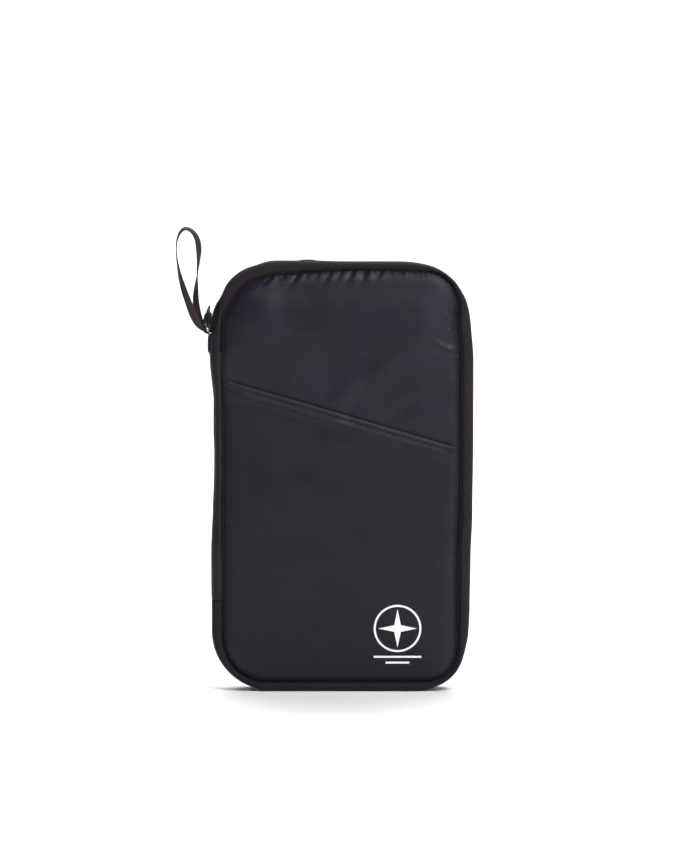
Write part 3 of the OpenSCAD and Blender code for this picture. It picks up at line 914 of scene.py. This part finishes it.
def coil(name, side, start, stop, body, replaced, proud):
    """One half of the zip's coil: a flattened helix of thick thread."""
    pitch = 1.3
    turns = int((stop - start) / pitch)
    per_turn = 10
    rings = []
    uv = []
    for n in range(turns * per_turn + 1):
        phase = 2 * math.pi * n / per_turn
        s = start + n * pitch / per_turn + 0.22 * math.sin(2 * phase)
        ex, ez, nx, nz = outline_point(s + (pitch / 2 if side == BACK else 0), EDGE, case_warp)
        stand = proud + 0.6 * math.exp(-(((s - 239) / 4) ** 4))
        inset = 0.78 - (0.6 + stand) * math.cos(phase)
        y = 1.3 - 1.45 * math.sin(phase)
        centre = Vector((ex + inset * nx, side * y, ez + inset * nz))
        tangent = Vector((-nz * 0.18, side * -math.cos(phase) * 1.12, nx * 0.18))
        tangent += Vector((nx, 0, nz)) * (0.6 * math.sin(phase))
        tangent.normalize()
        a = tangent.cross(Vector((-nz, 0, nx))).normalized()
        b = Vector((-nz, 0, nx))
        ring = []
        for k in range(6):
            angle = k * math.pi / 3
            p = centre + a * (0.27 * math.cos(angle)) + b * (0.34 * math.sin(angle))
            ring.append((p.x, p.y, max(p.z, 0.02)))
            uv.append((s, k * 0.3))
        rings.append(ring)
    place(tube(name, rings, coil_plastic, uv), body, "coil", replaced)


coil("front_coil", FRONT, ZIP_START_S, ZIP_STOP_S, "front_cover", "front_zip_coil", 0.15)
coil("back_coil", BACK, ZIP_START_S, ZIP_STOP_S, "back_cover", "back_zip_coil", 0.15)
coil("zip_end_coil_front", FRONT, left_s(spine_high_z + 1), ZIP_END_S - 0.3, "spine", "zip_end_coils", 0.0)
coil("zip_end_coil_back", BACK, left_s(spine_high_z + 1), ZIP_END_S - 0.3, "spine", "zip_end_coils", 0.0)

# ---- spine cloth and tabs

SPINE_HALF = [
    (-70.2, 0.0), (-70.2, 1.6), (-70.2, 3.2), (-70.2, 4.8), (-70.12, 5.8), (-69.9, 6.8), (-69.5, 7.8),
    (-68.9, 8.7), (-68.2, 9.4), (-67.4, 9.8), (-66.7, 9.75), (-66.1, 9.4), (-65.75, 8.9), (-65.6, 8.4),
    (-64.6, 8.2), (-64.6, 7.6), (-66.3, 7.7), (-67.4, 8.7), (-68.4, 8.0), (-69.1, 6.6), (-69.4, 5.2),
    (-69.45, 3.2), (-69.45, 0.0)
]


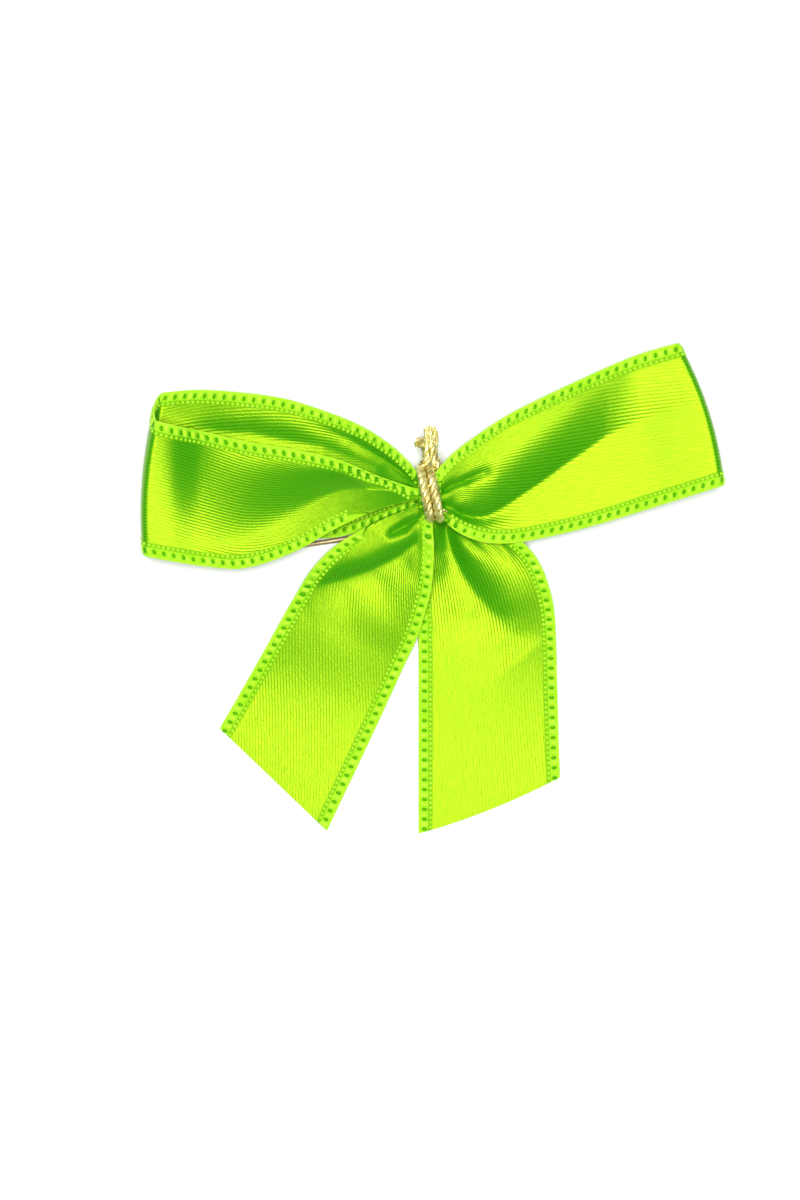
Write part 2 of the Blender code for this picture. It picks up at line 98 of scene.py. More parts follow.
********
* _TO BE DONE_:
All of the entries above should be written out again exactly.

* _OUTPUT_:
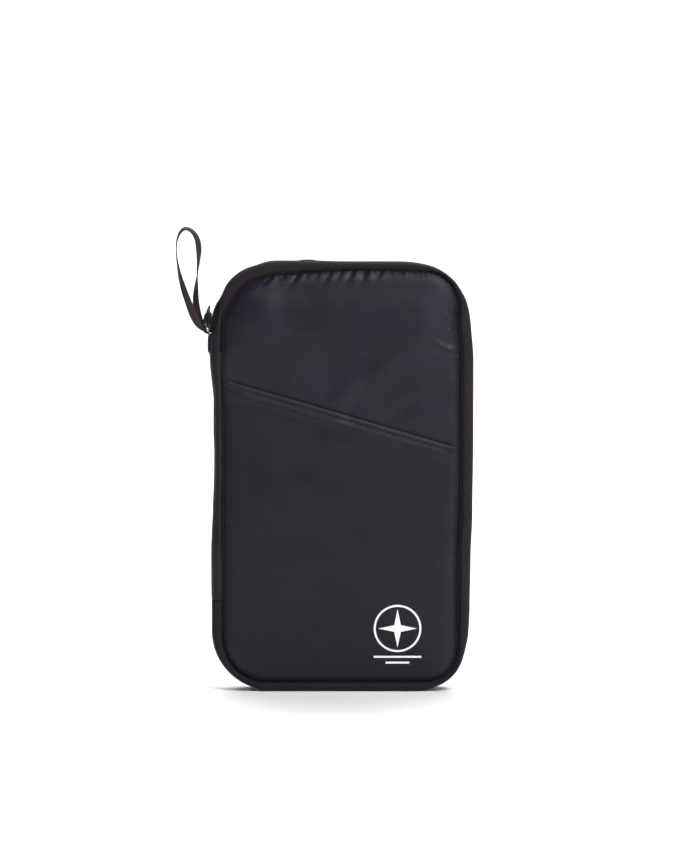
Write part 3 of the OpenSCAD and Blender code for this picture. It picks up at line 914 of scene.py. This part finishes it.
def coil(name, side, start, stop, body, replaced, proud):
    """One half of the zip's coil: a flattened helix of thick thread."""
    pitch = 1.3
    turns = int((stop - start) / pitch)
    per_turn = 10
    rings = []
    uv = []
    for n in range(turns * per_turn + 1):
        phase = 2 * math.pi * n / per_turn
        s = start + n * pitch / per_turn + 0.22 * math.sin(2 * phase)
        ex, ez, nx, nz = outline_point(s + (pitch / 2 if side == BACK else 0), EDGE, case_warp)
        stand = proud + 0.6 * math.exp(-(((s - 239) / 4) ** 4))
        inset = 0.78 - (0.6 + stand) * math.cos(phase)
        y = 1.3 - 1.45 * math.sin(phase)
        centre = Vector((ex + inset * nx, side * y, ez + inset * nz))
        tangent = Vector((-nz * 0.18, side * -math.cos(phase) * 1.12, nx * 0.18))
        tangent += Vector((nx, 0, nz)) * (0.6 * math.sin(phase))
        tangent.normalize()
        a = tangent.cross(Vector((-nz, 0, nx))).normalized()
        b = Vector((-nz, 0, nx))
        ring = []
        for k in range(6):
            angle = k * math.pi / 3
            p = centre + a * (0.27 * math.cos(angle)) + b * (0.34 * math.sin(angle))
            ring.append((p.x, p.y, max(p.z, 0.02)))
            uv.append((s, k * 0.3))
        rings.append(ring)
    place(tube(name, rings, coil_plastic, uv), body, "coil", replaced)


coil("front_coil", FRONT, ZIP_START_S, ZIP_STOP_S, "front_cover", "front_zip_coil", 0.15)
coil("back_coil", BACK, ZIP_START_S, ZIP_STOP_S, "back_cover", "back_zip_coil", 0.15)
coil("zip_end_coil_front", FRONT, left_s(spine_high_z + 1), ZIP_END_S - 0.3, "spine", "zip_end_coils", 0.0)
coil("zip_end_coil_back", BACK, left_s(spine_high_z + 1), ZIP_END_S - 0.3, "spine", "zip_end_coils", 0.0)

# ---- spine cloth and tabs

SPINE_HALF = [
    (-70.2, 0.0), (-70.2, 1.6), (-70.2, 3.2), (-70.2, 4.8), (-70.12, 5.8), (-69.9, 6.8), (-69.5, 7.8),
    (-68.9, 8.7), (-68.2, 9.4), (-67.4, 9.8), (-66.7, 9.75), (-66.1, 9.4), (-65.75, 8.9), (-65.6, 8.4),
    (-64.6, 8.2), (-64.6, 7.6), (-66.3, 7.7), (-67.4, 8.7), (-68.4, 8.0), (-69.1, 6.6), (-69.4, 5.2),
    (-69.45, 3.2), (-69.45, 0.0)
]


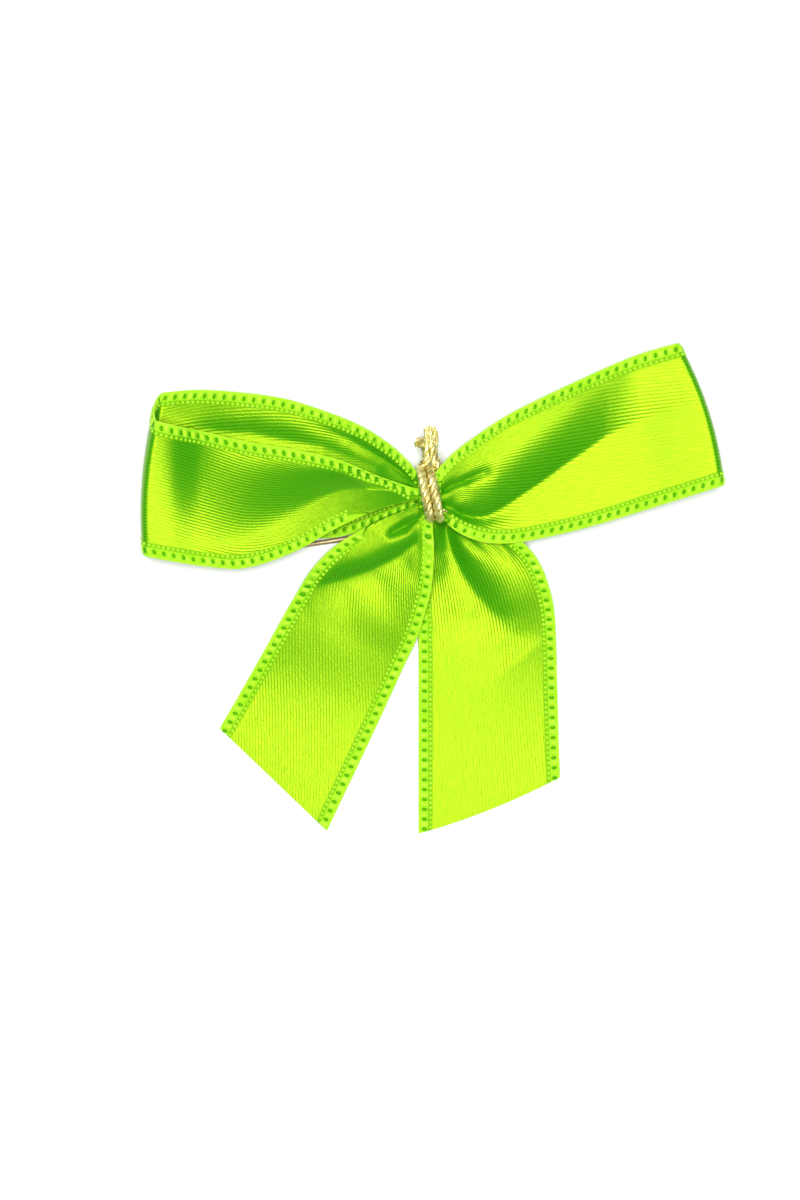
Write part 2 of the Blender code for this picture. It picks up at line 98 of scene.py. More parts follow.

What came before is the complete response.